Each line containing the word "members" needs to be copied.

****************************************

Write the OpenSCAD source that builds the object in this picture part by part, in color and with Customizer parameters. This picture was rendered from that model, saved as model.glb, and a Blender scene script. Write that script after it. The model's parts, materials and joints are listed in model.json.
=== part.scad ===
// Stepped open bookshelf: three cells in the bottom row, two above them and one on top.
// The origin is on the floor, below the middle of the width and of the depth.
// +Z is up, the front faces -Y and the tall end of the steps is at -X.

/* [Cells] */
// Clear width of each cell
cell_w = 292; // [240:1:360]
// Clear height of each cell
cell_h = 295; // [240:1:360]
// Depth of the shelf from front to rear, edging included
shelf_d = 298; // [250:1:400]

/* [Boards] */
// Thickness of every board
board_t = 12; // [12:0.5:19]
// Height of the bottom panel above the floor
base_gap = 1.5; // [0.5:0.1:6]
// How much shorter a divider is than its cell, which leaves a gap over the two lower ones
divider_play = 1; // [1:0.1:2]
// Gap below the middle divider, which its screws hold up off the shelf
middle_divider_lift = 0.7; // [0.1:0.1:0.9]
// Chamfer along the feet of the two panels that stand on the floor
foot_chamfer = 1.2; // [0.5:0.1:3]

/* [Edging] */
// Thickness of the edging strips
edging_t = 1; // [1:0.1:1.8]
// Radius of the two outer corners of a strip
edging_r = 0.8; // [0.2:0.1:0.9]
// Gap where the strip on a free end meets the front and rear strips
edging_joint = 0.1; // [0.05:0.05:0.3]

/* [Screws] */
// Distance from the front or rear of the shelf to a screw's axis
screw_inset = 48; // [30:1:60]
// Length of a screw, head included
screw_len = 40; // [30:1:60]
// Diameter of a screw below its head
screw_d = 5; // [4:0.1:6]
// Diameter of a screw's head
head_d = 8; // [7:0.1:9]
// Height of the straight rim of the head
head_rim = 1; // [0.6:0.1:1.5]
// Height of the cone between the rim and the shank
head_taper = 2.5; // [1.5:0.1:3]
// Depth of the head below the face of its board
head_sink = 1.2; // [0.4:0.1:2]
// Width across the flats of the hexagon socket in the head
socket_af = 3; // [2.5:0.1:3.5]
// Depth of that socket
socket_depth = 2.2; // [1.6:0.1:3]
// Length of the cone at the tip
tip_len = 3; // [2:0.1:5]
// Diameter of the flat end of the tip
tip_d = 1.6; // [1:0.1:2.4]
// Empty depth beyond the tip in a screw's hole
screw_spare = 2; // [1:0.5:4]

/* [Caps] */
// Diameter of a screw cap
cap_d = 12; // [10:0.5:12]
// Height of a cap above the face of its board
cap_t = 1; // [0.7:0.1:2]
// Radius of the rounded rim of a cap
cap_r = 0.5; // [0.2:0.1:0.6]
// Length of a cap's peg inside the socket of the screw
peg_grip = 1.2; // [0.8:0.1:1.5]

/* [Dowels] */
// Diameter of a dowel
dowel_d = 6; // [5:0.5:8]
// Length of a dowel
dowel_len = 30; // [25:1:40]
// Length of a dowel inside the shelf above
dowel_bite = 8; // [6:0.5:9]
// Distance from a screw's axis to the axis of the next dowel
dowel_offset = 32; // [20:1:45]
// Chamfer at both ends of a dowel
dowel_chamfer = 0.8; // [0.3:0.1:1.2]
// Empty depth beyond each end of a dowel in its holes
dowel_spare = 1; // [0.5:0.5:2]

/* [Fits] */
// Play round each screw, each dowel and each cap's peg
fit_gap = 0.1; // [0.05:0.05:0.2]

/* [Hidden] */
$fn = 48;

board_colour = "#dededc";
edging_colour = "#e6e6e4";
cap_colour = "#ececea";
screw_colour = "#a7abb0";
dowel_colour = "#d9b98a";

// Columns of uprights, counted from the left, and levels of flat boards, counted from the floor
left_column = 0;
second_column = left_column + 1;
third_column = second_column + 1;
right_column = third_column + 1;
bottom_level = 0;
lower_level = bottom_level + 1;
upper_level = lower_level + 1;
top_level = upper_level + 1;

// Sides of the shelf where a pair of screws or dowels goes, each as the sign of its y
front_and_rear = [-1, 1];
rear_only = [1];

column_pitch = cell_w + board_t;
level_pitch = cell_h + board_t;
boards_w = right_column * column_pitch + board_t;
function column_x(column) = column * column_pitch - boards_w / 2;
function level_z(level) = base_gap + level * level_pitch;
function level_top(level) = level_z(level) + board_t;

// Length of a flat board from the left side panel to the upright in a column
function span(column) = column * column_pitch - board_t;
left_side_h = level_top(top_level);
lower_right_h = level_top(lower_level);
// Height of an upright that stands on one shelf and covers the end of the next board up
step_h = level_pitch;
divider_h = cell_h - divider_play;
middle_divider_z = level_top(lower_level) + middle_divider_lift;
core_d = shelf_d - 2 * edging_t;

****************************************

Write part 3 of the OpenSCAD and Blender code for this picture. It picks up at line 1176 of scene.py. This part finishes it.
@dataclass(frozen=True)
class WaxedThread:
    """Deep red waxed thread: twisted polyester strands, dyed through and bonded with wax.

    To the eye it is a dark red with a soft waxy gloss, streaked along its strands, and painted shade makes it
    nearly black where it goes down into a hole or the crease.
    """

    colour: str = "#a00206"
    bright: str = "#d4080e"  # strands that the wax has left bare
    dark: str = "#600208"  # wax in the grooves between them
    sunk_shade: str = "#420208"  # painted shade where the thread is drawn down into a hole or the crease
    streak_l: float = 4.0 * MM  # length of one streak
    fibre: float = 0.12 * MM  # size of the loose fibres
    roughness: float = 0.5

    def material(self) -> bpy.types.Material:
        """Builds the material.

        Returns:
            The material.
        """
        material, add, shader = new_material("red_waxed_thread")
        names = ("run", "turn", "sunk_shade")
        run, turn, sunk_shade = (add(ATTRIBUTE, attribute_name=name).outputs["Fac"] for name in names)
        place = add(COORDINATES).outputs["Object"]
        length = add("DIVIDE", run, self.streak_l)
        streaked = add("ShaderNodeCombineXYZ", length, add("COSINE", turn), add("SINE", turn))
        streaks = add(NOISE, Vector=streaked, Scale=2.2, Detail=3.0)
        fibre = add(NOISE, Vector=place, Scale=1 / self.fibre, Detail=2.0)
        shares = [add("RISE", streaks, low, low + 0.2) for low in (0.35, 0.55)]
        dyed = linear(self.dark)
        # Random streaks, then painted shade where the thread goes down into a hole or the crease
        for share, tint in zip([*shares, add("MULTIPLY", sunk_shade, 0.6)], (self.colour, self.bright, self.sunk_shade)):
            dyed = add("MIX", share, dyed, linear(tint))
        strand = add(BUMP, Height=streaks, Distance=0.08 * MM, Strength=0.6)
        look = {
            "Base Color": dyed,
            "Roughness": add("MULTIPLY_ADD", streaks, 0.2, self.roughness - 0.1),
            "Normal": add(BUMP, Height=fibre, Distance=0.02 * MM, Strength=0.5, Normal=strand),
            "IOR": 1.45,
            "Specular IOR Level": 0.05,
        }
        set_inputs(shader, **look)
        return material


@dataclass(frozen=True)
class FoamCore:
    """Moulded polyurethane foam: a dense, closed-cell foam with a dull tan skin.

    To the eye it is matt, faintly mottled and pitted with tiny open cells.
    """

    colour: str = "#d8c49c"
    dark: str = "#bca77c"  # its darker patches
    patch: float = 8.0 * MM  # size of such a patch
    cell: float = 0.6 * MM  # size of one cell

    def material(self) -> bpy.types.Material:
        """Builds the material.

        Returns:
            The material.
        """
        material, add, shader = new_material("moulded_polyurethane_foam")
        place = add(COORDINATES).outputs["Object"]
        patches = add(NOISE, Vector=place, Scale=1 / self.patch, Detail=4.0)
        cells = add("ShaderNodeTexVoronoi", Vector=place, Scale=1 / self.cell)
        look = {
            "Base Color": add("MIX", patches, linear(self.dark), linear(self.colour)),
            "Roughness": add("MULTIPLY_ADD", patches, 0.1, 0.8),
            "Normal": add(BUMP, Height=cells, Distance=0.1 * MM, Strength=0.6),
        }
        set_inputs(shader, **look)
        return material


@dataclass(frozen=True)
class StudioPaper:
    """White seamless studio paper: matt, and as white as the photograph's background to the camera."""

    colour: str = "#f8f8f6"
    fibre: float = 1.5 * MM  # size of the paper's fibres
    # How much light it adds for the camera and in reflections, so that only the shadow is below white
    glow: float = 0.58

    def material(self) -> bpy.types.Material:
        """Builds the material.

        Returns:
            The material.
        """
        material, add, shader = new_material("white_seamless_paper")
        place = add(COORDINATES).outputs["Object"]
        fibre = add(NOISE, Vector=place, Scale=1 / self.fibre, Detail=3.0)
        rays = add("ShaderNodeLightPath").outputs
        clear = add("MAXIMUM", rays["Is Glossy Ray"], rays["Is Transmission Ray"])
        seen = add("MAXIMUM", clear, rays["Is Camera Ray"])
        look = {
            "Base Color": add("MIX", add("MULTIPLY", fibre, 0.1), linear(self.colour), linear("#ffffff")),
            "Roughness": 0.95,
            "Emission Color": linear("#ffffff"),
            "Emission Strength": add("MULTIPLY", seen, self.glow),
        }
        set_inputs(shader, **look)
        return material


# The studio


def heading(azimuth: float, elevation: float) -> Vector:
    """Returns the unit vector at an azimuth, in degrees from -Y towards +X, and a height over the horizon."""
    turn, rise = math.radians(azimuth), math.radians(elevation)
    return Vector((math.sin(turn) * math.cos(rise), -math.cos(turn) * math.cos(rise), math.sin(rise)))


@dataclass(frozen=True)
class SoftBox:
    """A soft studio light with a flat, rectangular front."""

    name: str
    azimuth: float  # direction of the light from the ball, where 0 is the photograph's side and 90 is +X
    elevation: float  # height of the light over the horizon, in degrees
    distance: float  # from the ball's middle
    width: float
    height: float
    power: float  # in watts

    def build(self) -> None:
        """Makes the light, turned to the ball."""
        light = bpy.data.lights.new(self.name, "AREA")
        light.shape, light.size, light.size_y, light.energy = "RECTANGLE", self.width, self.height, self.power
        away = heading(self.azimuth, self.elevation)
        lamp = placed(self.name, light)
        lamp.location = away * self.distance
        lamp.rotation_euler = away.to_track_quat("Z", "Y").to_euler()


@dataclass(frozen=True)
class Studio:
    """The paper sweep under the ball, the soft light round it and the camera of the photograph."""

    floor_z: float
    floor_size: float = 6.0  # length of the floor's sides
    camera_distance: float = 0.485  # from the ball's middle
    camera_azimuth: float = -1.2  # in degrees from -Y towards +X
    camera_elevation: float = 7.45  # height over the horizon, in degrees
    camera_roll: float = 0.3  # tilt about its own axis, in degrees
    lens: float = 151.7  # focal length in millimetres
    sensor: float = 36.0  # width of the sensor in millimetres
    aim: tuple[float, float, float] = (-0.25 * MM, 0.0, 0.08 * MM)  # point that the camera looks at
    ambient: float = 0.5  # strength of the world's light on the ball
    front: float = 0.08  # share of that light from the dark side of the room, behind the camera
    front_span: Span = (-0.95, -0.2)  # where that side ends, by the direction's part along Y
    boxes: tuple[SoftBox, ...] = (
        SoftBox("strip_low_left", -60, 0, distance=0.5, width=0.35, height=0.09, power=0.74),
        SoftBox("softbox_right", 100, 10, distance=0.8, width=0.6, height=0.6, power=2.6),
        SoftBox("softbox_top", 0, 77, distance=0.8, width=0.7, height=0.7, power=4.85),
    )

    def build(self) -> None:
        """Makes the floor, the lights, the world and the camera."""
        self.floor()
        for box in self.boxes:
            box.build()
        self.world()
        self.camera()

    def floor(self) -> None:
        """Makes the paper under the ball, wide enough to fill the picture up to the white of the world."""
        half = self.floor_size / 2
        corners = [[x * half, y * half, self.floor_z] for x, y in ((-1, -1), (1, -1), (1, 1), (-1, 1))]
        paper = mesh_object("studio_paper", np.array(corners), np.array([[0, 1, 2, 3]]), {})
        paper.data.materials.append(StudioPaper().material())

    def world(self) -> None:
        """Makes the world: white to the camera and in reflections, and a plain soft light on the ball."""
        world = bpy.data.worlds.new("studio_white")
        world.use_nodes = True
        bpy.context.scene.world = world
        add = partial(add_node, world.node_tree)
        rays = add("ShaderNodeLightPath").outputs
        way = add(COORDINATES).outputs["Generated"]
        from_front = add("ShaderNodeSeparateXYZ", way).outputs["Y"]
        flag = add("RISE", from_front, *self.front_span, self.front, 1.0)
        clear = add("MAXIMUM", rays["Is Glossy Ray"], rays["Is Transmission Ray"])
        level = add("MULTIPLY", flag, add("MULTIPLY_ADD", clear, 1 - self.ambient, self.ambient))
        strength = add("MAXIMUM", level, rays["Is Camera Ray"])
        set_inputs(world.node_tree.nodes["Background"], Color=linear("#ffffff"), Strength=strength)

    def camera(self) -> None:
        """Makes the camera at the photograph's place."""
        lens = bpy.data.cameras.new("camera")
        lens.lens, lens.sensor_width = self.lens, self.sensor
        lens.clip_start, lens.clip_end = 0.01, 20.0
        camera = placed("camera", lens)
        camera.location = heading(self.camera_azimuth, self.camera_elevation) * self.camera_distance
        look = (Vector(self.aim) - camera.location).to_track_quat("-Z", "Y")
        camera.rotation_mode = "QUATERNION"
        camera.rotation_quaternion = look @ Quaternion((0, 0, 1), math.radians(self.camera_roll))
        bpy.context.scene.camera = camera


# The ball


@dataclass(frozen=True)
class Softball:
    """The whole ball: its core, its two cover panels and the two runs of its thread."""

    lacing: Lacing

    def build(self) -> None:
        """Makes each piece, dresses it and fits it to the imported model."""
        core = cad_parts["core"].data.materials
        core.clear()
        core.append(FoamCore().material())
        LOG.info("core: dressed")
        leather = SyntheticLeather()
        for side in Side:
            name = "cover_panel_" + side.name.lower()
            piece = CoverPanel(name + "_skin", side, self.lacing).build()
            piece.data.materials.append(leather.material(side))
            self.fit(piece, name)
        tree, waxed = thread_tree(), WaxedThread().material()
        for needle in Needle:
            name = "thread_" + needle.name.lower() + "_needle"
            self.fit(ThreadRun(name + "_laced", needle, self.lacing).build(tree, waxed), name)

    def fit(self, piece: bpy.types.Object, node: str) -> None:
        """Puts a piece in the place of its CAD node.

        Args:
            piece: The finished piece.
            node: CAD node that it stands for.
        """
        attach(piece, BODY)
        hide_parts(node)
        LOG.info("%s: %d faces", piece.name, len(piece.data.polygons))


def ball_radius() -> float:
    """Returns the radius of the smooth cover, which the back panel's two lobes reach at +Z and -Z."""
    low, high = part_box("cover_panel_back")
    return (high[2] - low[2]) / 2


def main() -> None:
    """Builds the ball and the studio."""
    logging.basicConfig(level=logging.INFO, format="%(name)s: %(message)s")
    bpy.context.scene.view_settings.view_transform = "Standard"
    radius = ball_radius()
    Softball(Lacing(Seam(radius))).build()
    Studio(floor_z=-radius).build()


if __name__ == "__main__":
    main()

****************************************

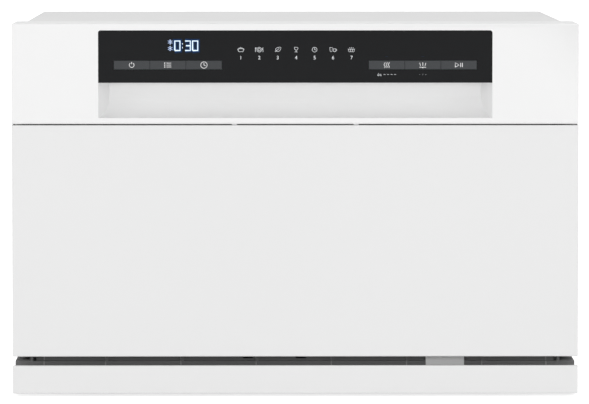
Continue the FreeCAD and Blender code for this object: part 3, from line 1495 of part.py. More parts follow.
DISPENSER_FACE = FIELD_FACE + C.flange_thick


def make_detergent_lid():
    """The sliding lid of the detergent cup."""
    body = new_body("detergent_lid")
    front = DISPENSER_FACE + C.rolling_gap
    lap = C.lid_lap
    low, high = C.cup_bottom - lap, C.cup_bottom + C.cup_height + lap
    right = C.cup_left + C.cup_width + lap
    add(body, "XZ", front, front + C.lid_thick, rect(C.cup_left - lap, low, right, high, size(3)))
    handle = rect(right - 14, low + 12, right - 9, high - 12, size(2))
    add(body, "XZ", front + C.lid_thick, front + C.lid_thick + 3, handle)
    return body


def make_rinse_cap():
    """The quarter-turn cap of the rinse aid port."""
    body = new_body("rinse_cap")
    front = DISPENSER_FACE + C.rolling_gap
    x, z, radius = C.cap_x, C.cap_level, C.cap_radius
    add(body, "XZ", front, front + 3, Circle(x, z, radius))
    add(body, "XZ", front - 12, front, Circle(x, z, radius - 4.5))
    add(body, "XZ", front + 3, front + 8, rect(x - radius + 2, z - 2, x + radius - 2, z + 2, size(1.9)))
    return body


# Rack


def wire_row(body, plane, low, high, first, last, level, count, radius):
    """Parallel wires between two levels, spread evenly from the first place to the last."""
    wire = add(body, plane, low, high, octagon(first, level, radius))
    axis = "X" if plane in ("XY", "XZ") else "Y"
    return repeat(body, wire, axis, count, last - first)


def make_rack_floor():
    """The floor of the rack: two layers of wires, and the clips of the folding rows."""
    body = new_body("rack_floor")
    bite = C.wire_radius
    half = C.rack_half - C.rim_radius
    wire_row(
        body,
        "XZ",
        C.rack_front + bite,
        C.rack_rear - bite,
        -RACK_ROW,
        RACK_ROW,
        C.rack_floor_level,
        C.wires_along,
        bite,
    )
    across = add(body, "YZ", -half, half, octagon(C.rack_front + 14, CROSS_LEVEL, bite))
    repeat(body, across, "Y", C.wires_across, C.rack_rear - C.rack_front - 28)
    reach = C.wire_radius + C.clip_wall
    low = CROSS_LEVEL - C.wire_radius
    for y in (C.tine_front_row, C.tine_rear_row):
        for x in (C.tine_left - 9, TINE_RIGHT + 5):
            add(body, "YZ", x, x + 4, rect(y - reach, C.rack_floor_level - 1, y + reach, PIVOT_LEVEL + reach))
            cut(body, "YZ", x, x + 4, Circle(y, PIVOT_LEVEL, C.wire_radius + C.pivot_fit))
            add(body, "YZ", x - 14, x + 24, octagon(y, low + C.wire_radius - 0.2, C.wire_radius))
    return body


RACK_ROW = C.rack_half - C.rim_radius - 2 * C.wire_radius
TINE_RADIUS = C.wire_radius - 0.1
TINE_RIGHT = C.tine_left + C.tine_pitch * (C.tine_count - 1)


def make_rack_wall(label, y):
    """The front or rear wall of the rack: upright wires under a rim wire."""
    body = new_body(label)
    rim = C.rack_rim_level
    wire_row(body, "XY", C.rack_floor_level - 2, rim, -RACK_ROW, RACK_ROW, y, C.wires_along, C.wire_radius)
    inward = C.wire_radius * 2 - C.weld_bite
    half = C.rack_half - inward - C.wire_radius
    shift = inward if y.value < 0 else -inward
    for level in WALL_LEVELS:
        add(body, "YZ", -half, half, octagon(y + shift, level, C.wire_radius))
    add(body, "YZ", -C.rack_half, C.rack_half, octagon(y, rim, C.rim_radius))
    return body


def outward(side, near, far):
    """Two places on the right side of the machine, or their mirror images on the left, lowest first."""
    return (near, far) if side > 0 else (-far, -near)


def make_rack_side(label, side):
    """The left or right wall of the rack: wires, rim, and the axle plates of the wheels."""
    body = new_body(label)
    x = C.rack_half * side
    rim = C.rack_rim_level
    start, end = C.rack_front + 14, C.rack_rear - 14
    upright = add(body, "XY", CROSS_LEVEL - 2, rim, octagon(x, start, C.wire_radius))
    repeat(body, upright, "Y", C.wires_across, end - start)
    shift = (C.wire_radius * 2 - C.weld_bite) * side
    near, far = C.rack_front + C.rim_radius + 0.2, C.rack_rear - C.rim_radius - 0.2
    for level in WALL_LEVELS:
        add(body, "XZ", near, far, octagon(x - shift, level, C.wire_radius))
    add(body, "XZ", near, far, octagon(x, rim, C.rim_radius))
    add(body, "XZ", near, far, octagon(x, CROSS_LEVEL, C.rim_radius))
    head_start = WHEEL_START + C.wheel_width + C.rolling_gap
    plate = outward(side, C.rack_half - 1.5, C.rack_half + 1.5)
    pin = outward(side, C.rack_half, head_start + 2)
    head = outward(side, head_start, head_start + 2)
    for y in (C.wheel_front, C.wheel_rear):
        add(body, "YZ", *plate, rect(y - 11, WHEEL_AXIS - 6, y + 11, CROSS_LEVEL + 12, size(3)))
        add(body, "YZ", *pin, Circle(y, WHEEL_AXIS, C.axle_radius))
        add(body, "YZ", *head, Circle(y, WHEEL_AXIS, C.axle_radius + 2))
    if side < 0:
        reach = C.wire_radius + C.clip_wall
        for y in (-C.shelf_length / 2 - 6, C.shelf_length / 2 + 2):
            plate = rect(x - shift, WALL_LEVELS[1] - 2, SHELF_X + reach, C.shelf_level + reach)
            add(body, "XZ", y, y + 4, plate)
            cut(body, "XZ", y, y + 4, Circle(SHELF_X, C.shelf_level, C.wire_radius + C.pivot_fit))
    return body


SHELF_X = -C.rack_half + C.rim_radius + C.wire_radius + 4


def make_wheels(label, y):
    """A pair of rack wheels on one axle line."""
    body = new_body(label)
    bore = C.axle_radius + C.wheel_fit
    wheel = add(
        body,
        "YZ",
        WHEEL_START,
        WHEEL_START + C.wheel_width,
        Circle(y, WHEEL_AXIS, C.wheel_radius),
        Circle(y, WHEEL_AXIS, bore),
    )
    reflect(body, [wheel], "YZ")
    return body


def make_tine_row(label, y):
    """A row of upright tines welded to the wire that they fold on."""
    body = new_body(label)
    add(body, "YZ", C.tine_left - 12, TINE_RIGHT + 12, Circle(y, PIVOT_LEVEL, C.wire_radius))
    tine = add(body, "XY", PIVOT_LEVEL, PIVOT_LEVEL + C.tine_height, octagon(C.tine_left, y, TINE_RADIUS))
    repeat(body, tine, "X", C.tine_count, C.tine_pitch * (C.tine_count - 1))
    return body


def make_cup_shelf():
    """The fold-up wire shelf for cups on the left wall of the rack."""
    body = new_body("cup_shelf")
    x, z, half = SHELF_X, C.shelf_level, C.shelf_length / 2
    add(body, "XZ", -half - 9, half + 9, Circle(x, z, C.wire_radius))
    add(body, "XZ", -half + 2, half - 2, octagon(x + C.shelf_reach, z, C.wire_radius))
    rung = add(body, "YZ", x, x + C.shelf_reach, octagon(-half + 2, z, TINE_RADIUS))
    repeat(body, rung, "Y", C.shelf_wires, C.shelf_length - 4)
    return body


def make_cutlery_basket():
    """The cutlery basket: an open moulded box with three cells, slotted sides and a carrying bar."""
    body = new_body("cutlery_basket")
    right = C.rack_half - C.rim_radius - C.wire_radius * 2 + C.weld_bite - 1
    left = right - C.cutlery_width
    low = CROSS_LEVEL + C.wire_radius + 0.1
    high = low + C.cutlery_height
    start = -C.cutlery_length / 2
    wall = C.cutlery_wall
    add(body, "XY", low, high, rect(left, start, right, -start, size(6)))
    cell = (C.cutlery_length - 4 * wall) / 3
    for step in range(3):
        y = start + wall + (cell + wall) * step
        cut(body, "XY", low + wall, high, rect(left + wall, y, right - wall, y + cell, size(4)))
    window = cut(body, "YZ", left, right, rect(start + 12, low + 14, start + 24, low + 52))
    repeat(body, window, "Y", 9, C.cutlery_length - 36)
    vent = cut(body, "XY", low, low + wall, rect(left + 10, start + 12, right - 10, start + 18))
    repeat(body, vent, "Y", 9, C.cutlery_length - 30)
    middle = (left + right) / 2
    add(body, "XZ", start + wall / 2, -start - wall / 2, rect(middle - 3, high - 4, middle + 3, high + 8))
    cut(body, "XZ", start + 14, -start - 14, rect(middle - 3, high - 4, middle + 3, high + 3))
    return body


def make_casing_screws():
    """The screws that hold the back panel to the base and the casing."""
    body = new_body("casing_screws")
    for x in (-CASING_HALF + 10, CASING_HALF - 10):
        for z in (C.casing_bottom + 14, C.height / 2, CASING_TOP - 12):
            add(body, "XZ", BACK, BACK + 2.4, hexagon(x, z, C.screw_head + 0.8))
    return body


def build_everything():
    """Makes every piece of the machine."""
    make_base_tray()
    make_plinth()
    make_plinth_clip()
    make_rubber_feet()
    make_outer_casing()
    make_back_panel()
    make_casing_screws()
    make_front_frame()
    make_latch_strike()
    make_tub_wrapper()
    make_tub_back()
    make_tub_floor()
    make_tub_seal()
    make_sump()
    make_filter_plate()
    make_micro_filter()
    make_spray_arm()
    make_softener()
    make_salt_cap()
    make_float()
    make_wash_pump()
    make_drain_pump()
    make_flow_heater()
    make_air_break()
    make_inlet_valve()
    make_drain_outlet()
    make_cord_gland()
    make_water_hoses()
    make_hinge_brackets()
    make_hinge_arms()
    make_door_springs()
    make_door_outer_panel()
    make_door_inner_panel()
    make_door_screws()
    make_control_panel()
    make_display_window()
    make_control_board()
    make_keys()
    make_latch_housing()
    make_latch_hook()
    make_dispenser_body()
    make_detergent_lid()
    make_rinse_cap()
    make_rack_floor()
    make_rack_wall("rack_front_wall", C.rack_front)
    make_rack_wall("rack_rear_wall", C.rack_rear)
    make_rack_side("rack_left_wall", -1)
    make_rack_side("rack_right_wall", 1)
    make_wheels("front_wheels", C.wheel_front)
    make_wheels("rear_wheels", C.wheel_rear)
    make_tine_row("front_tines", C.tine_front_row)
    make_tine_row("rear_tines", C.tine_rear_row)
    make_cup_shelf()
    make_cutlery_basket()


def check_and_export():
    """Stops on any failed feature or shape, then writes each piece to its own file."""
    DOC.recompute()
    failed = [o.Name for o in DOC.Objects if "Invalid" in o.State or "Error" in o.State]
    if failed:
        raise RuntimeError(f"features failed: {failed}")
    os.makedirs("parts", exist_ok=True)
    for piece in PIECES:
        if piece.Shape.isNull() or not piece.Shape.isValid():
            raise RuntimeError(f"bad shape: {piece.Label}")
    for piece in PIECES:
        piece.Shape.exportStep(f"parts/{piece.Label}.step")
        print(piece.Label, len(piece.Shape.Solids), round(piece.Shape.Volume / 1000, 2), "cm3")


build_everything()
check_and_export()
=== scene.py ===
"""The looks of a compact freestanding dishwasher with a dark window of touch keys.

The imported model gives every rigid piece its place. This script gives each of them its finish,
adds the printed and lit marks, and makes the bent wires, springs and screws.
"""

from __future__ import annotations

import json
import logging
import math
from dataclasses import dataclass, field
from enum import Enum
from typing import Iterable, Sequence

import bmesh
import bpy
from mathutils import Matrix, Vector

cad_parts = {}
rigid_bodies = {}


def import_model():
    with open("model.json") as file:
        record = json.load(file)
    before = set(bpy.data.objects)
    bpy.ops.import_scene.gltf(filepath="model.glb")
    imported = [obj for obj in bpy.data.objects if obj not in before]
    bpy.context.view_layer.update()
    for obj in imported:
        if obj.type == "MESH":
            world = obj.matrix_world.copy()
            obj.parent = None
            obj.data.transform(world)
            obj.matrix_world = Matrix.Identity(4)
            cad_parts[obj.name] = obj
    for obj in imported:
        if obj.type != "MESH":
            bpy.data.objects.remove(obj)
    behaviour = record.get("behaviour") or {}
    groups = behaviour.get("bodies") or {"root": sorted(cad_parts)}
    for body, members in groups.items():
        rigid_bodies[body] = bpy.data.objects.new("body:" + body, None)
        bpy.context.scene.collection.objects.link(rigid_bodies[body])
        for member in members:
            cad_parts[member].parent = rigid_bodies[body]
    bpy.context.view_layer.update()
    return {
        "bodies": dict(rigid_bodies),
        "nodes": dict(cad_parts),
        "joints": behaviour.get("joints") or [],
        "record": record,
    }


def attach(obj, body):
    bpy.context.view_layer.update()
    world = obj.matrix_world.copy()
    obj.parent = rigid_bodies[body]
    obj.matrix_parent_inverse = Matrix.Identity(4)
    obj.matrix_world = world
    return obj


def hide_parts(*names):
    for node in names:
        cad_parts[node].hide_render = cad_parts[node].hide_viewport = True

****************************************

» Solution
    for body, members in groups.items():
        for member in members:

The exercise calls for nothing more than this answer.